Жданова удивлённо подняла брови:
— Вы что же отказываетесь от данных вами показаний?
— Нет, ваша честь, я их полностью подтверждаю!
— Подтверждаете, что подсудимый Бобров призывал избивать выходцев с Кавказа, Африки, азиатского региона и лиц исповедующих иудаизм?
— Да, ваша честь, — сказал Т., и карусель закрутилась по-новой.
— Я избивал людей с неславянской внешностью? — спросил я.
— Никогда не видел! — почти выкрикнул свидетель.
— Может быть, призывал к избиениям?
— Таких призывов не слышал!
— То есть вам неизвестно, чтобы я организовывал над кем-нибудь расправы?
— Нет, не известно! Т. был невменяем.
Другой запомнившейся свидетель принадлежал к досаждавшей мне журналистской братии — был сотрудником питерского Агентства журналистских расследований.
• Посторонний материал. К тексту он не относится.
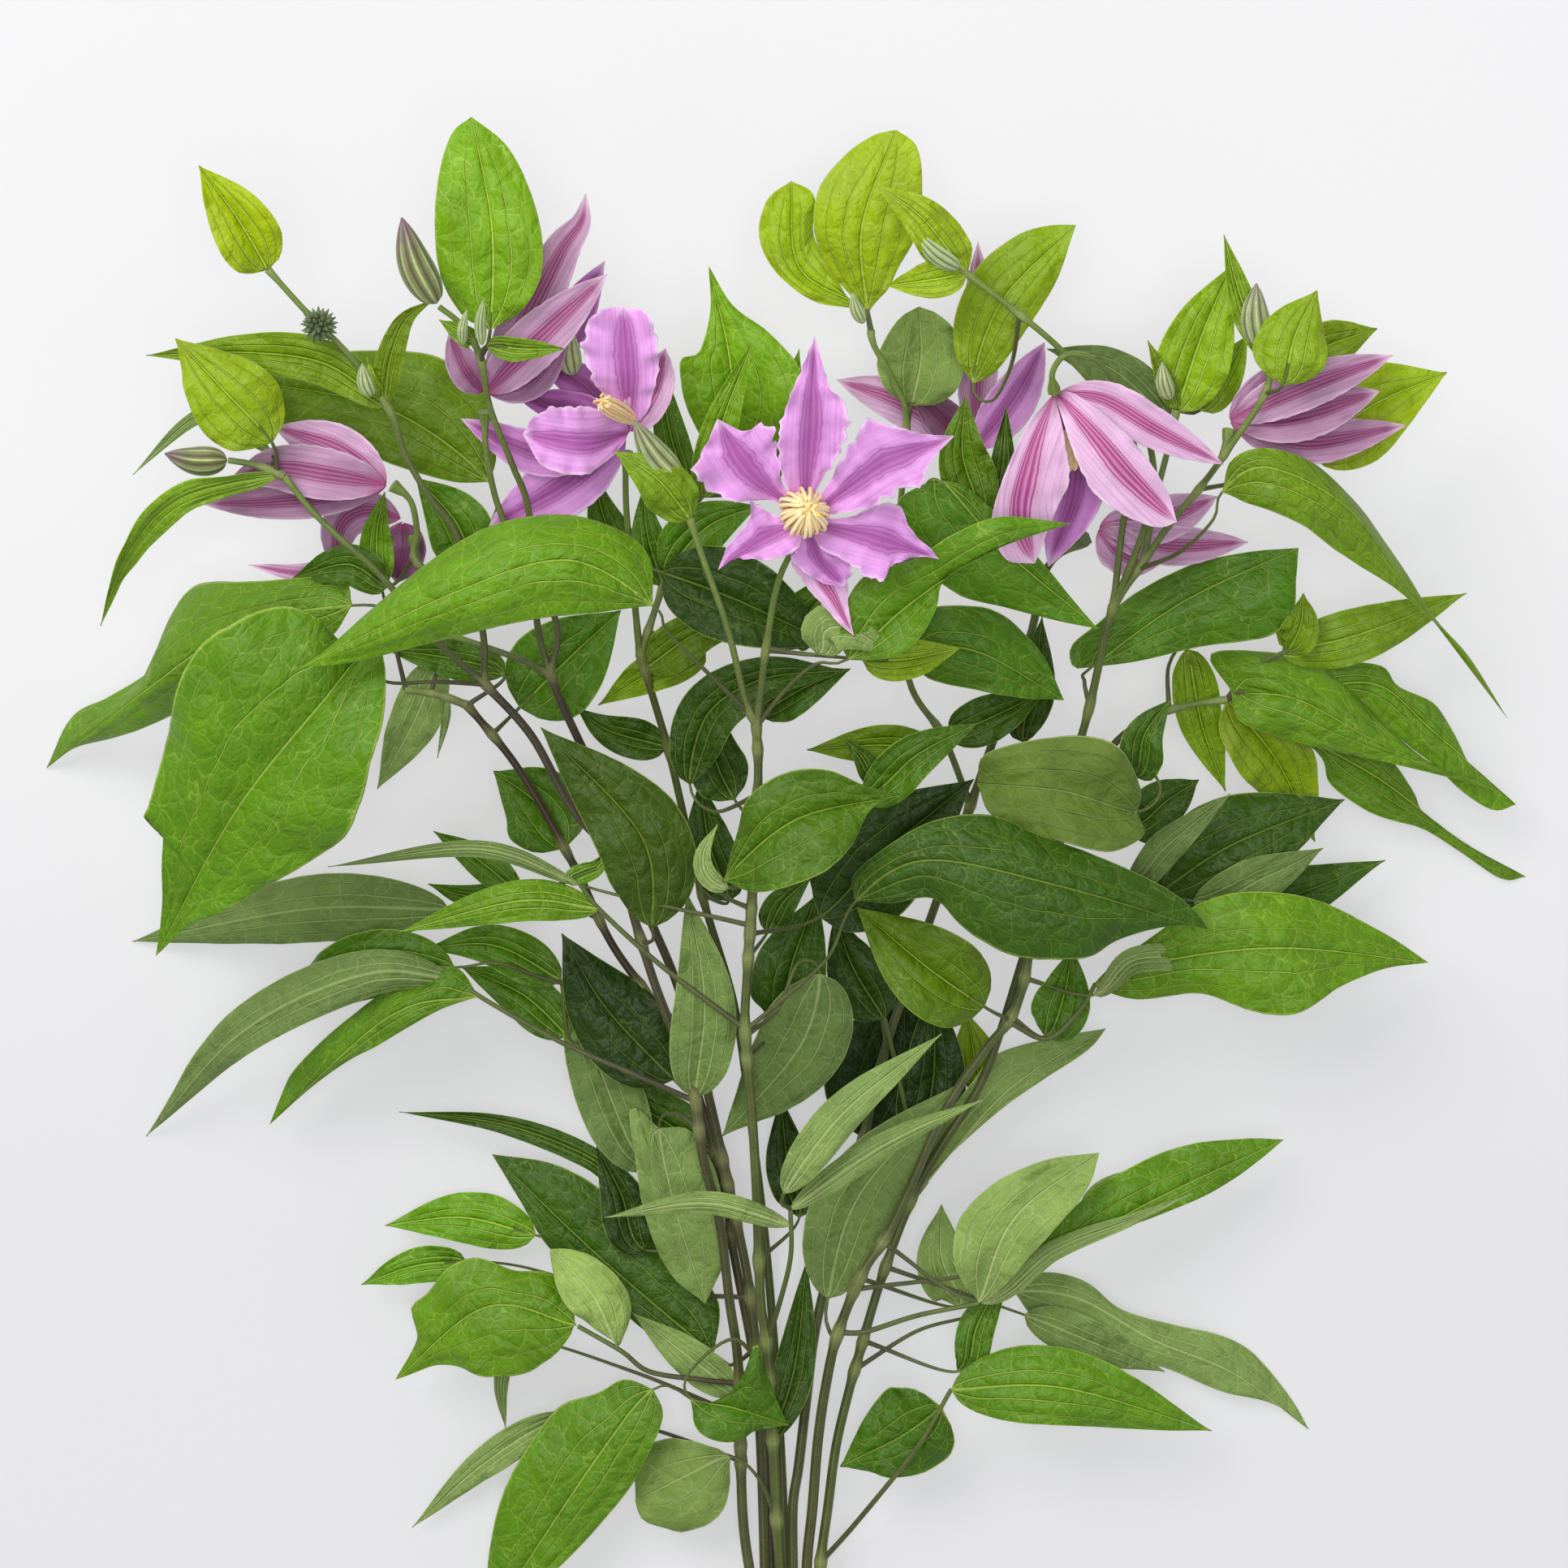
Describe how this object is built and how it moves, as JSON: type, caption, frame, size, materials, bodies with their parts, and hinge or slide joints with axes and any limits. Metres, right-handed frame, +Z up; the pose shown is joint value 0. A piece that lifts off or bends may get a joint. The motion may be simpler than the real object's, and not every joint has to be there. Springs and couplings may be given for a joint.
{
  "type": "bunch of cut clematis stems",
  "caption": "Tied bunch of leafy cut clematis stems with lilac star and bell flowers and buds, lying flat on a surface, cut ends at one end and flower heads at the other.",
  "frame": {"origin": "middle of the underside of the whole bunch's box, on the surface that it lies on", "axes": "+Y from the cut ends to the flower heads, +X to the right as seen from above with the heads at the top, +Z up from the surface"},
  "size_m": [0.4404, 0.6118, 0.1353],
  "materials": {
    "stem": "fine ridged green to purple-brown stem",
    "leaf": "satin green leaf with a net of sunk veins",
    "tepal": "soft lilac tepal with deeper ribs",
    "stamen": "matt cream and orange",
    "tie": "plain natural twine"
  },
  "bodies": {
    "root": {"flower_back": "tepal", "flower_back_right": "tepal", "flower_front": "tepal", "flower_left": "tepal", "flower_left_low": "tepal", "flower_nodding": "tepal", "flower_open": "tepal", "flower_right": "tepal", "flower_top_left": "tepal", "leaf_bottom_front": "leaf", "leaf_bottom_large": "leaf", "leaf_bottom_pale": "leaf", "leaf_bottom_right": "leaf", "leaf_far_left": "leaf", "leaf_front_curled": "leaf", "leaf_front_dark": "leaf", "leaf_front_left": "leaf", "leaf_head_lobed": "leaf", "leaf_head_wide": "leaf", "leaf_left_bright": "leaf", "leaf_left_droop": "leaf", "leaf_left_grey": "leaf", "leaf_left_large": "leaf", "leaf_left_low": "leaf", "leaf_left_olive": "leaf", "leaf_left_shade": "leaf", "leaf_left_tall": "leaf", "leaf_low_dark": "leaf", "leaf_low_lobed": "leaf", "leaf_low_right": "leaf", "leaf_low_twisted": "leaf", "leaf_middle_back": "leaf", "leaf_middle_bright": "leaf", "leaf_middle_dark": "leaf", "leaf_middle_oval": "leaf", "leaf_middle_pale": "leaf", "leaf_middle_shade": "leaf", "leaf_middle_spray": "leaf", "leaf_middle_under": "leaf", "leaf_right_bright": "leaf", "leaf_right_broad": "leaf", "leaf_right_cluster": "leaf", "leaf_right_droop": "leaf", "leaf_right_green": "leaf", "leaf_right_hook": "leaf", "leaf_right_long": "leaf", "leaf_right_low": "leaf", "leaf_right_yellow": "leaf", "leaf_top_pair": "leaf", "leaf_top_right": "leaf", "stamens_front": "stamen", "stem_1": "stem", "stem_2": "stem", "stem_3": "stem", "stem_4": "stem", "stem_5": "stem", "stem_6": "stem", "stem_7": "stem", "stem_8": "stem", "tie": "tie"}
  },
  "joints": []
}
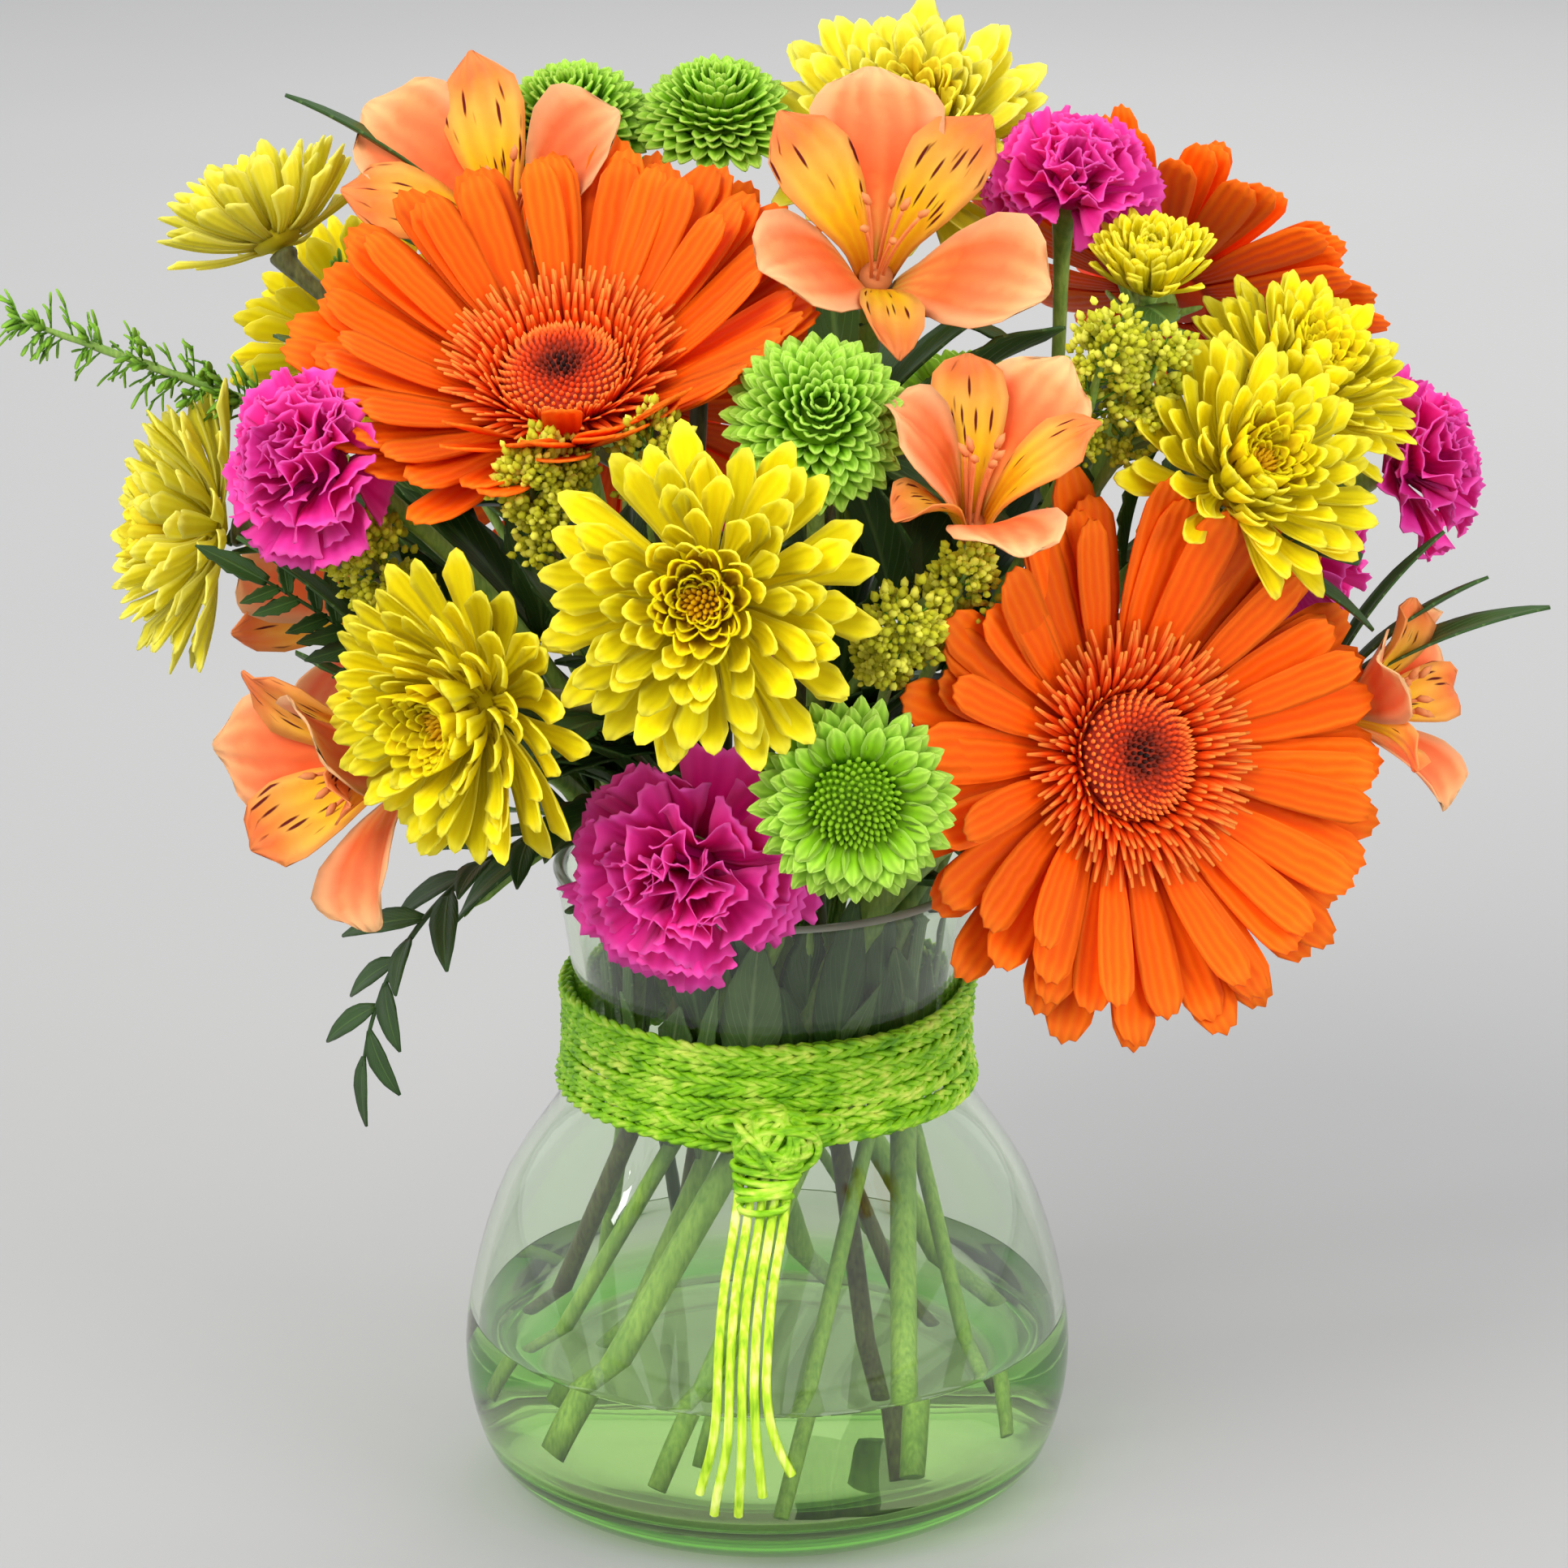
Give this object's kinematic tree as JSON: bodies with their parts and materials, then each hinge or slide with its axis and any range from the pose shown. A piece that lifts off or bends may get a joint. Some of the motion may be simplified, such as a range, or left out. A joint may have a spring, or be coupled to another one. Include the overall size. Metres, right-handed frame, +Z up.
{
  "type": "vase of flowers",
  "caption": "Mixed bouquet of gerberas, spray chrysanthemums, carnations and alstroemerias in a bulged clear glass vase with water and a raffia tie.",
  "frame": {"origin": "centre of the vase's foot, on the surface that it stands on", "axes": "+Z up; the side that the picture shows faces -Y, and +X is to its right"},
  "size_m": [0.3021, 0.2313, 0.3143],
  "materials": {
    "glass": "gloss",
    "water": "gloss",
    "raffia": "matte",
    "eye": "matte",
    "stem": "satin",
    "leaf": "satin",
    "filler": "matte",
    "orange_petal": "matte",
    "yellow_petal": "matte",
    "green_petal": "matte",
    "magenta_petal": "matte",
    "peach_petal": "matte"
  },
  "bodies": {
    "root": {"alstroemeria_back": "peach_petal", "alstroemeria_back_left": "peach_petal", "alstroemeria_front": "peach_petal", "alstroemeria_left": "peach_petal", "alstroemeria_right": "peach_petal", "alstroemeria_stem_left": "stem", "alstroemeria_stem_right": "stem", "alstroemeria_top": "peach_petal", "button_back": "green_petal", "button_daisy": "green_petal", "button_front": "green_petal", "button_stem_back": "stem", "button_stem_front": "stem", "button_top": "green_petal", "button_top_left": "green_petal", "carnation_back": "magenta_petal", "carnation_back_right": "magenta_petal", "carnation_left": "magenta_petal", "carnation_right": "magenta_petal", "carnation_rim": "magenta_petal", "carnation_stem_back": "stem", "carnation_stem_left": "stem", "carnation_stem_right": "stem", "carnation_top": "magenta_petal", "fern": "leaf", "filler_left": "filler", "filler_right": "filler", "filler_spike": "filler", "gerbera_back": "orange_petal", "gerbera_back_eye": "eye", "gerbera_front": "orange_petal", "gerbera_front_eye": "eye", "gerbera_right": "orange_petal", "gerbera_right_eye": "eye", "gerbera_stem_back": "stem", "gerbera_stem_front": "stem", "gerbera_stem_right": "stem", "gerbera_stem_top": "stem", "gerbera_top": "orange_petal", "gerbera_top_eye": "eye", "mum_back_left": "yellow_petal", "mum_centre": "yellow_petal", "mum_far_left": "yellow_petal", "mum_left": "yellow_petal", "mum_right": "yellow_petal", "mum_right_upper": "yellow_petal", "mum_small": "yellow_petal", "mum_stem_back": "stem", "mum_stem_left": "stem", "mum_stem_right": "stem", "mum_top": "yellow_petal", "mum_top_left": "yellow_petal", "tail_1": "raffia", "tail_2": "raffia", "tail_3": "raffia", "tail_4": "raffia", "tail_5": "raffia", "tie": "raffia", "vase": "glass", "water": "water"}
  },
  "joints": []
}
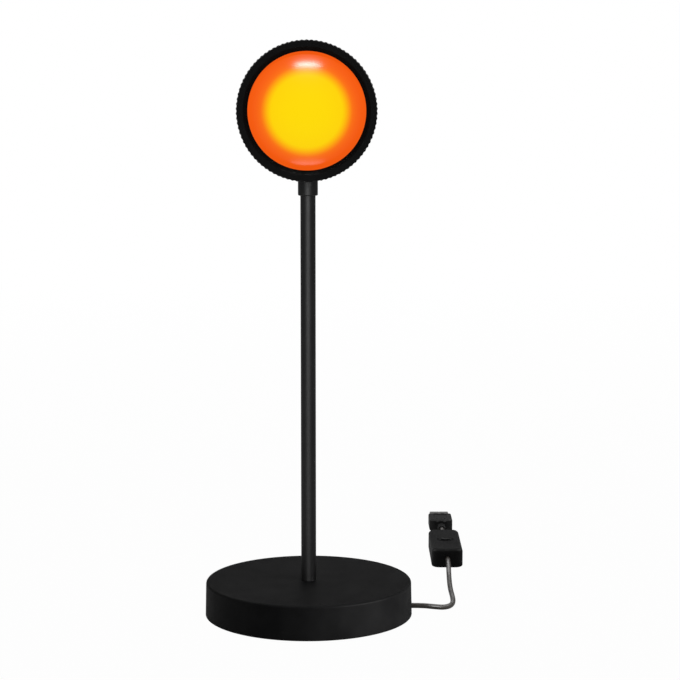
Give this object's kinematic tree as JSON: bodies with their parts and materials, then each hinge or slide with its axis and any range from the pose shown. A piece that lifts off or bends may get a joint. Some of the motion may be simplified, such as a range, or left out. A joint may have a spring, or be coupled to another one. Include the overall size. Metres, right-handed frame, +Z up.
{
  "type": "sunset projection lamp",
  "caption": "Small table lamp that throws a round warm glow: weighted disc base, thin pole, tilting round head with domed coloured lens in a ribbed ring, lead with press switch and plug.",
  "frame": {"origin": "middle of the base's underside, on the table", "axes": "+Z up along the pole, the lens faces -Y, the lead leaves the base towards +X"},
  "size_m": [0.1448, 0.2804, 0.307],
  "materials": {
    "base_satin_black": "satin moulded, fine grain",
    "weight_iron": "rough cast",
    "plate_black": "black coated sheet",
    "foot_foam": "closed-cell foam",
    "screw_steel": "zinc plated",
    "screw_black": "black oxide",
    "bush_rubber": "soft black",
    "clamp_nylon": "natural nylon",
    "pole_coat": "satin black coat on steel tube",
    "lead_pvc": "soft black PVC",
    "knuckle_metal": "black anodised, turned and milled",
    "washer_plastic": "PTFE",
    "head_metal": "black anodised, turned",
    "ring_metal": "black anodised, turned and ribbed",
    "lens_glass": "polished, yellow middle to orange edge",
    "filter_glass": "coated",
    "seal_silicone": "silicone",
    "board_white": "white lacquered board",
    "light_source": "yellow phosphor",
    "cup_black": "moulded",
    "switch_black": "satin moulded",
    "button_black": "smooth moulded",
    "latch_plastic": "moulded",
    "spring_wire": "bright wire",
    "plug_pvc": "soft moulded PVC",
    "plug_nickel": "nickel-plated sheet",
    "carrier_black": "moulded",
    "contact_gold": "gold-plated"
  },
  "bodies": {
    "base": {"base_cover": "base_satin_black", "ballast_disc": "weight_iron", "bottom_plate": "plate_black", "foot_pad": "foot_foam", "base_screws": "screw_steel", "cord_grommet": "bush_rubber", "cord_clamp": "clamp_nylon", "clamp_screws": "screw_steel", "pole_washer": "screw_steel", "pole_nut": "screw_steel", "pole_tube": "pole_coat", "inner_lead": "lead_pvc", "cord_lower": "lead_pvc", "cord_upper": "lead_pvc", "switch_top_shell": "switch_black", "switch_bottom_shell": "switch_black", "switch_screws": "screw_steel", "latch_block": "latch_plastic", "button_spring": "spring_wire", "plug_overmould": "plug_pvc", "plug_shell": "plug_nickel", "plug_carrier": "carrier_black", "plug_contacts": "contact_gold"},
    "swivel": {"swivel_collar": "knuckle_metal", "swivel_grub_screw": "screw_black", "friction_washers": "washer_plastic", "tilt_screw": "screw_black", "tilt_nut": "screw_black"},
    "head": {"tilt_tongue": "knuckle_metal", "tongue_nut": "screw_steel", "head_shell": "head_metal", "heat_sink": "head_metal", "rear_screws": "screw_steel", "led_board": "board_white", "board_screws": "screw_steel", "led_chip": "light_source", "light_cup": "cup_black", "colour_filter": "filter_glass", "head_lead": "lead_pvc"},
    "lens_cell": {"front_lens": "lens_glass", "lens_gasket": "seal_silicone"},
    "lens_ring": {"bezel_ring": "ring_metal", "lens_keeper": "ring_metal"},
    "button": {"switch_button": "button_black"}
  },
  "joints": [
    {"name": "head_swivel", "type": "hinge", "parent": "base", "child": "swivel", "pos_m": [0, 0, 0.226], "axis": [0, 0, 1], "range_deg": [-170, 170]},
    {"name": "head_tilt", "type": "hinge", "parent": "swivel", "child": "head", "pos_m": [0, 0, 0.2382], "axis": [1, 0, 0], "range_deg": [-75, 55]},
    {"name": "lens_advance", "type": "slide", "parent": "head", "child": "lens_cell", "axis": [0, -1, 0], "range_m": [0, 0.00151]},
    {"name": "lens_ring_turn", "type": "hinge", "parent": "lens_cell", "child": "lens_ring", "pos_m": [0, -0.034, 0.271], "axis": [0, -1, 0], "range_deg": [0, 360]},
    {"name": "button_press", "type": "slide", "parent": "base", "child": "button", "axis": [0, 0, -1], "range_m": [0, 0.0012], "stiffness_N_per_m": 1500, "deforming": ["button_spring"]}
  ],
  "couplings": [
    {"joint": "lens_advance", "follows": "lens_ring_turn", "m_per_rad": 0.00023873}
  ]
}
АЖУРовская газета «Ваш Тайный Советник» некогда опубликовала серию статей про скинхэдов, в том числе и о группировке «Шульц-88». В статьях обильно цитировались наши печатные издания и журналиста вызвали для того, чтобы он объяснил происхождение использованных материалов. Он рассказал, что приобрёл журналы со зловещим логотипом «Только для белых!» у распространителей печатной продукции националистического толка базирующихся около станции метро «Гостиный двор» и ушёл; мне же запомнился неестественным поведением и статьёй появившейся через неделю в «Тайном Советнике». Ажуровец преодолевший закрытый режим процесса и оказавшийся внутри зала судебный заседаний, чего не смогли сделать другие журналисты, проявил профессиональную сноровку состряпав «репортаж из зала суда».
Завершило трёхдневный судебный процесс вдвойне неожиданное ходатайство прокурора. Видимо что-то перемкнуло в его голове, и Бундин потребовал проведения в отношении меня судебно-психиатрической экспертизы — то есть попросил суд о том, в чём два дня назад не видел никакой необходимости. Я был против и недоумевал, Жданова тоже удивилась, тем более что вменённые мне статьи суд. — псих, экспертизы не подразумевали, однако, поразмыслив, ходатайство удовлетворила. Продолжение суда отложили на неопределённый срок, до получения заключения тюремных психиатров. Процесс затягивался.